Learn more about launching Drill instances as part of the overall Failover and Failback framework.

Launching a Recovery instance

Once you have finalized the testing of all of your source servers, you are ready for Recovery. You should perform the Recovery at a set date and time. The Recovery will migrate your source servers to the Recovery instances on AWS.

You can Recovery one source server at a time, or simultaneously Recovery multiple source servers. For each source server, you will be informed of the success or failure of the Recovery. For each new Recovery, Elastic Disaster Recovery first deletes any previously launched Recovery instance and dependent resources. Then, it launches a new Recovery instance which reflects the most up-to-date state of the source server. After the Recovery, data replication continues as before. The new and modified data on the source server is transferred to the Staging Area Subnet, and not to the Recovery instances that were launched during the Recovery.

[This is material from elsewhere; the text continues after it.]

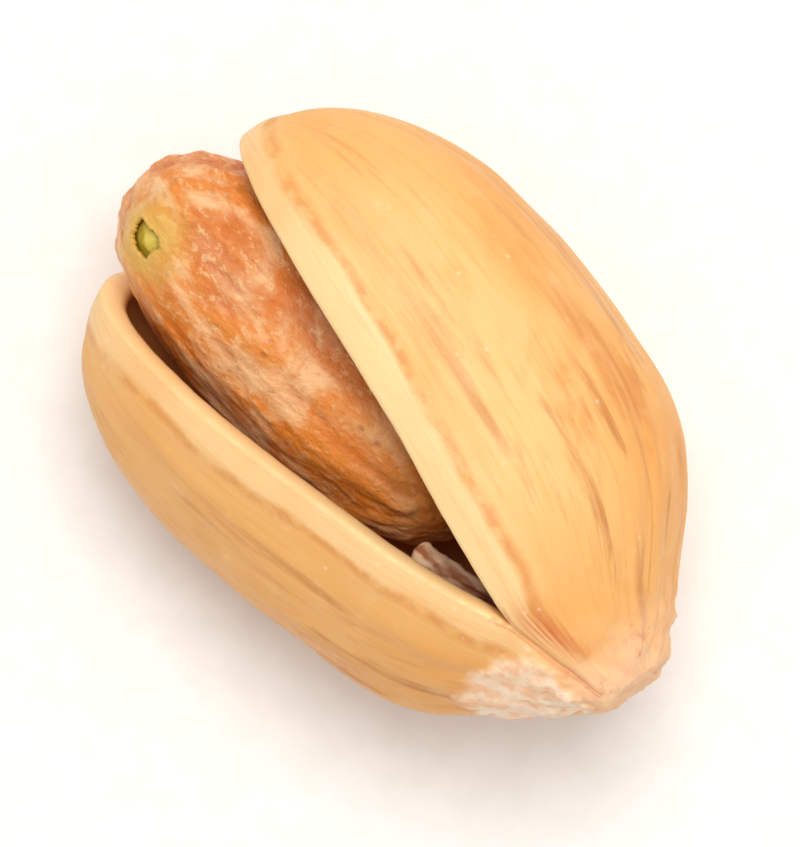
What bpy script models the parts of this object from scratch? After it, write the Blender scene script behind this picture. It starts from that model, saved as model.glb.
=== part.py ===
"""A pistachio in its split shell, lying on its side with the split facing up.

Run with: blender --background --python part.py

The nut is modelled along its own axis: X from the stem scar to the tip, Z from the
dorsal suture to the ventral suture, Y across the two valves. An empty then lays it
down on the ground plane, rolled a little onto its +Y valve. All lengths are metres.
"""

import math

import bmesh
import bpy
from mathutils import Vector

MM = 0.001

# Shell, measured closed
SHELL_LENGTH = 19.9 * MM  # stem scar to tip
SHELL_HALF_HEIGHT = 6.1 * MM  # axis to suture
SHELL_HALF_THICKNESS = 5.65 * MM  # axis to the side of a valve
SHELL_WALL = 0.9 * MM
SHELL_WIDEST = 0.45  # share of the length, from the stem scar
SCAR_INSET = 1.0 * MM  # length that the flat stem scar cuts off the base
TIP_LIFT = 3.2 * MM  # how far the tip curves towards the ventral suture
BASE_LIFT = 2.4 * MM
SUTURE_RIDGE = 0.08  # how pointed the section is at its two sutures

# How a form closes towards its base and its tip. A power of 2 and a taper of 0.5 are
# an ellipse; a higher power keeps the middle fuller, a higher taper is more conical.
SHELL_ACROSS = {"base": (2.3, 1.13), "tip": (2.9, 0.47)}
SHELL_UPRIGHT = {"base": (2.2, 0.75), "tip": (2.4, 0.5)}
SEED_FORM = {"base": (2.2, 0.5), "tip": (2.2, 0.56)}

# Split: where it starts from the stem scar, and how the valves spread
VENTRAL_SPLIT_START = 3.3 * MM
DORSAL_SPLIT_START = 11.0 * MM
DORSAL_FADE = 2.0  # how fast the dorsal side's own opening fades up the valves
SPREAD_LIMIT = 6.0 * MM  # what each valve's rim would reach on a much longer nut
SPREAD_LENGTH = 19.5 * MM
RIM_EASE = 0.05 * MM  # length over which the spreading sets in, at the rim
FLANK_EASE = 3.0 * MM  # and at the side of a valve
RIM_ROUND = 0.16 * MM
ON_SUTURE = 1e-7  # a vertex this near the suture plane lies on it

# Seed: the green kernel inside its papery coat
COAT_LENGTH = 14.5 * MM
COAT_HALF_HEIGHT = 3.95 * MM
COAT_HALF_THICKNESS = 3.5 * MM
COAT_WALL = 0.25 * MM
COAT_END = SHELL_LENGTH + 1.5 * MM  # its blunt end shows past the shell's tips
COAT_SIDE = 0.45 * MM  # its inner end leans towards the +Y valve
COAT_LIFT = 0.5 * MM
COAT_WIDEST = 0.47
PIECE_GAP = 0.3 * MM  # clearance between neighbouring pieces
TEAR_CENTRE = (0.86, math.radians(10))  # share of the length, angle from ventral
TEAR_SIZE = Vector((0.75, 0.6, 0.6)) * MM

# Seed stalk, from the inside of the shell's base to the seed
STALK_RADIUS = 0.3 * MM
STALK_START = Vector((1.9, 0.1, 1.0)) * MM
STALK_MIDDLE = Vector((4.4, 1.0, 2.2)) * MM
STALK_END = Vector((7.45, 1.75, 3.3)) * MM
STALK_FLARE = (1.5, 0.8, 1.2)  # thickness at those three places, as shares of the radius

# How the nut lies
ROLL = math.radians(21)  # the split leans this far towards +Y
PITCH = math.radians(10)  # the tip is this much lower than the stem scar
FLAT_DEPTH = 0.32 * MM  # how much the small resting flat takes off the shell

SHELL_SEGMENTS, SHELL_RINGS = 40, 32
COAT_SEGMENTS, COAT_RINGS = 32, 24
KERNEL_SEGMENTS, KERNEL_RINGS = 24, 16
TEAR_SEGMENTS = 16


def clear_scene():
    for obj in list(bpy.data.objects):
        bpy.data.objects.remove(obj)


def new_collection(name):
    collection = bpy.data.collections.new(name)
    bpy.context.scene.collection.children.link(collection)
    return collection


def material(name, colour, roughness):
    made = bpy.data.materials.new(name)
    made.use_nodes = True
    shader = made.node_tree.nodes["Principled BSDF"]
    shader.inputs["Base Color"].default_value = (*colour, 1.0)
    shader.inputs["Roughness"].default_value = roughness
    shader.inputs["Metallic"].default_value = 0.0
    return made


def object_from(bm, name, collection, surface):
    mesh = bpy.data.meshes.new(name)
    bm.normal_update()
    bmesh.ops.recalc_face_normals(bm, faces=bm.faces)
    bm.to_mesh(mesh)
    bm.free()
    mesh.shade_smooth()
    mesh.materials.append(surface)
    obj = bpy.data.objects.new(name, mesh)
    collection.objects.link(obj)
    return obj


def fullness(share, widest, form):
    """Half-width of an ovoid at a share of its length, as a share of its largest."""
    if share < widest:
        away, (power, taper) = (widest - share) / widest, form["base"]
    else:
        away, (power, taper) = (share - widest) / (1 - widest), form["tip"]
    return max(0.0, 1 - away**power) ** taper


def axis_height(x):
    """The nut's axis bows up towards the ventral suture at both ends."""
    share = min(max((x + SCAR_INSET) / (SHELL_LENGTH + SCAR_INSET), 0.0), 1.0)
    return TIP_LIFT * share**3 + BASE_LIFT * (1 - share) ** 3


def sphere(segments, rings):
    """A unit sphere whose poles lie on Z and whose seams lie on whole segments."""
    bm = bmesh.new()
    bmesh.ops.create_uvsphere(bm, u_segments=segments, v_segments=rings, radius=1)
    return bm


def sphere_place(co):
    """A unit-sphere vertex as a share along the nut and an angle from ventral."""
    return (1 - co.z) / 2, math.atan2(co.y, co.x)


def shell_surface(share, angle):
    """Outside of the closed shell."""
    x = max(share * (SHELL_LENGTH + SCAR_INSET) - SCAR_INSET, 0.0)
    across = SHELL_HALF_THICKNESS * fullness(share, SHELL_WIDEST, SHELL_ACROSS)
    upright = SHELL_HALF_HEIGHT * fullness(share, SHELL_WIDEST, SHELL_UPRIGHT)
    side = math.sin(angle) * abs(math.sin(angle)) ** SUTURE_RIDGE
    return Vector((x, across * side, upright * math.cos(angle) + axis_height(x)))


def spread(distance, ease):
    """How far a rim has moved from the suture plane, and how steeply it leaves it."""
    reach = math.hypot(distance, ease)
    falloff = math.exp(-(distance + reach) / 2 / SPREAD_LENGTH)
    slope = SPREAD_LIMIT / SPREAD_LENGTH * falloff * (1 + distance / reach) / 2
    return SPREAD_LIMIT * (1 - falloff), slope


def opened(point, side):
    """A point of the closed shell, once the valve on that side has swung outwards."""
    height = (point.z - axis_height(point.x)) / SHELL_HALF_HEIGHT
    dorsal = min(max(0.5 - 0.5 * height, 0.0), 1.0) ** DORSAL_FADE
    flank = abs(point.y) / SHELL_HALF_THICKNESS
    ease = RIM_EASE + (FLANK_EASE - RIM_EASE) * flank
    top_moved, top_slope = spread(point.x - VENTRAL_SPLIT_START, ease)
    low_moved, low_slope = spread(point.x - DORSAL_SPLIT_START, ease)
    moved = (1 - dorsal) * top_moved + dorsal * low_moved
    slope = (1 - dorsal) * top_slope + dorsal * low_slope
    return Vector((point.x - abs(point.y) * slope, point.y + side * moved, point.z))


def is_split(vert):
    """True for a vertex of the suture line where the shell has come apart."""
    ventral = vert.co.z > axis_height(vert.co.x)
    start = VENTRAL_SPLIT_START if ventral else DORSAL_SPLIT_START
    return abs(vert.co.y) < ON_SUTURE and vert.co.x > start


def build_shell(collection):
    """Two valves grown together at the stem end, as one open surface given a wall."""
    bm = sphere(SHELL_SEGMENTS, SHELL_RINGS)
    for vert in bm.verts:
        vert.co = shell_surface(*sphere_place(vert.co))
    suture = [e for e in bm.edges if all(abs(v.co.y) < ON_SUTURE for v in e.verts)]
    torn = [e for e in suture if any(is_split(v) for v in e.verts)]
    bmesh.ops.split_edges(bm, edges=torn)
    for vert in bm.verts:
        across = sum(face.calc_center_median().y for face in vert.link_faces)
        vert.tag = across > 0
    for vert in bm.verts:
        vert.co = opened(vert.co, 1 if vert.tag else -1)
    surface = material("shell_bone", (0.86, 0.62, 0.33), 0.55)
    shell = object_from(bm, "shell", collection, surface)
    wall = shell.modifiers.new("wall", "SOLIDIFY")
    wall.thickness = SHELL_WALL
    wall.offset = -1
    wall.use_even_offset = True
    rim = shell.modifiers.new("rounded_rim", "BEVEL")
    rim.width = RIM_ROUND
    rim.segments = 1
    rim.limit_method = "ANGLE"
    rim.angle_limit = math.radians(50)
    return shell


def seed_surface(share, angle, inset):
    """Outside of the seed, drawn in by inset."""
    length = COAT_LENGTH - 2 * inset
    size = fullness(share, COAT_WIDEST, SEED_FORM)
    x = COAT_END - COAT_LENGTH + inset + share * length
    y = size * (COAT_HALF_THICKNESS - inset) * math.sin(angle) + COAT_SIDE * (1 - share)
    z = size * (COAT_HALF_HEIGHT - inset) * math.cos(angle) + COAT_LIFT
    return Vector((x, y, z + axis_height(x)))


def build_coat(collection):
    """The papery seed coat: a closed surface given a wall."""
    bm = sphere(COAT_SEGMENTS, COAT_RINGS)
    for vert in bm.verts:
        vert.co = seed_surface(*sphere_place(vert.co), 0)
    surface = material("coat_skin", (0.45, 0.17, 0.07), 0.6)
    coat = object_from(bm, "seed_coat", collection, surface)
    wall = coat.modifiers.new("wall", "SOLIDIFY")
    wall.thickness = COAT_WALL
    wall.offset = -1
    wall.use_even_offset = True
    return coat


def build_kernel(collection):
    """The green seed leaves, one solid inside the coat."""
    bm = sphere(KERNEL_SEGMENTS, KERNEL_RINGS)
    for vert in bm.verts:
        vert.co = seed_surface(*sphere_place(vert.co), COAT_WALL + PIECE_GAP)
    surface = material("kernel_flesh", (0.42, 0.45, 0.08), 0.5)
    return object_from(bm, "kernel", collection, surface)


def build_stalk(collection):
    """The dried stalk that fed the seed, a short bent cord in the empty base."""
    curve = bpy.data.curves.new("seed_stalk", "CURVE")
    curve.dimensions = "3D"
    curve.bevel_depth = STALK_RADIUS
    curve.bevel_resolution = 2
    curve.resolution_u = 6
    curve.use_fill_caps = True
    spline = curve.splines.new("BEZIER")
    spline.bezier_points.add(2)
    places = zip(spline.bezier_points, (STALK_START, STALK_MIDDLE, STALK_END), STALK_FLARE)
    for knot, place, thickness in places:
        knot.co = place
        knot.radius = thickness
        knot.handle_left_type = "AUTO"
        knot.handle_right_type = "AUTO"
    curve.materials.append(material("stalk_fibre", (0.55, 0.33, 0.16), 0.8))
    stalk = bpy.data.objects.new("seed_stalk", curve)
    collection.objects.link(stalk)
    return stalk


def corners_in_world(objects):
    """Every evaluated vertex of these objects, in world space."""
    bpy.context.view_layer.update()
    graph = bpy.context.evaluated_depsgraph_get()
    points = []
    for obj in objects:
        evaluated = obj.evaluated_get(graph)
        mesh = evaluated.to_mesh()
        points += [evaluated.matrix_world @ v.co for v in mesh.vertices]
        evaluated.to_mesh_clear()
    return points


def middle(values):
    return (min(values) + max(values)) / 2


def lay_down(pieces, collection):
    """Turns the nut onto its side and stands it on the ground at the origin."""
    pose = bpy.data.objects.new("resting_pose", None)
    pose.rotation_euler = (-ROLL, PITCH, 0)
    collection.objects.link(pose)
    for piece in pieces:
        piece.parent = pose
    points = corners_in_world(pieces)
    pose.location = (
        -middle([p.x for p in points]),
        -middle([p.y for p in points]),
        -min(p.z for p in points) - FLAT_DEPTH,
    )
    return pose


def cutter_from(bm, name, collection):
    mesh = bpy.data.meshes.new(name)
    bm.to_mesh(mesh)
    bm.free()
    cutter = bpy.data.objects.new(name, mesh)
    cutter.hide_render = True
    cutter.display_type = "WIRE"
    collection.objects.link(cutter)
    return cutter


def cut(piece, cutter, name):
    difference = piece.modifiers.new(name, "BOOLEAN")
    difference.operation = "DIFFERENCE"
    difference.solver = "EXACT"
    difference.object = cutter


def tear_coat(coat, pose, collection):
    """Opens the coat near its free end, where the green kernel shows."""
    bm = sphere(TEAR_SEGMENTS, TEAR_SEGMENTS // 2)
    bmesh.ops.scale(bm, vec=TEAR_SIZE, verts=bm.verts)
    cutter = cutter_from(bm, "tear_cutter", collection)
    cutter.location = seed_surface(*TEAR_CENTRE, COAT_WALL / 2)
    cutter.parent = pose
    cut(coat, cutter, "tear")


def cut_resting_flat(shell, collection):
    """Takes the lowest part of the shell off at the ground plane."""
    bm = bmesh.new()
    bmesh.ops.create_cube(bm, size=2 * SHELL_LENGTH)
    cutter = cutter_from(bm, "ground_cutter", collection)
    cutter.location.z = -SHELL_LENGTH
    cut(shell, cutter, "resting_flat")


def main():
    clear_scene()
    nut = new_collection("pistachio_in_shell")
    cutters = new_collection("cutters")
    shell = build_shell(nut)
    coat = build_coat(nut)
    pose = lay_down([shell, coat, build_kernel(nut), build_stalk(nut)], nut)
    tear_coat(coat, pose, cutters)
    cut_resting_flat(shell, cutters)


main()
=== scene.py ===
import math

import bmesh
import bpy
import numpy as np
from mathutils import Euler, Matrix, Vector


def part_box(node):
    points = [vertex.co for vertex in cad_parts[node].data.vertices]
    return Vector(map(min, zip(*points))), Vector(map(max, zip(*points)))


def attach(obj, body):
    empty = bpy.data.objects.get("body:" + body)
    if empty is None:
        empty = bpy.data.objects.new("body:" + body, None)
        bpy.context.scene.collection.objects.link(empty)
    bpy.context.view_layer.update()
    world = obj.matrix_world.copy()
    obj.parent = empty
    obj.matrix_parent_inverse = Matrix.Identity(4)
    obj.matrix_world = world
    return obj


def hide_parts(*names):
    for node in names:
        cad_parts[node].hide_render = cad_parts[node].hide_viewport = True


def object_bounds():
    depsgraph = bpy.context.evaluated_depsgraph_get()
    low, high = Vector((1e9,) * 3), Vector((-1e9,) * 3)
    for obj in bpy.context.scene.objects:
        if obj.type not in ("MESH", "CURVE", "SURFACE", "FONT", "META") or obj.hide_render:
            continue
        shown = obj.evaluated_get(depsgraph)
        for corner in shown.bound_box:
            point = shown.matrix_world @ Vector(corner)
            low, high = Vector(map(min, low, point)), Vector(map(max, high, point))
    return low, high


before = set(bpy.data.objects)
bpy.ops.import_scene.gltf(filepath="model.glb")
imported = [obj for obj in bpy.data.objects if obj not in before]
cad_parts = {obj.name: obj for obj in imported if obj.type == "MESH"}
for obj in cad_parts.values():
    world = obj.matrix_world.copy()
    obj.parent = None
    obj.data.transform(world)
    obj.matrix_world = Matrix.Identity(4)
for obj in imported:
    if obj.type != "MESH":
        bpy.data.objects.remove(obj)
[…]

Learn more about launching Recovery instances as part of the overall Failover and Failback framework.

Performing a Failback

Once the disaster is over, you can perform a Failback to your original source server or to any other server that meets the prerequisites by installing the Elastic Disaster Recovery Failback Client on the server. In order to use the Failback Client, you need to generate Elastic Disaster Recovery-specific credentials. Once the failback is complete, you can opt to either terminate, delete, or disconnect the Recovery instance.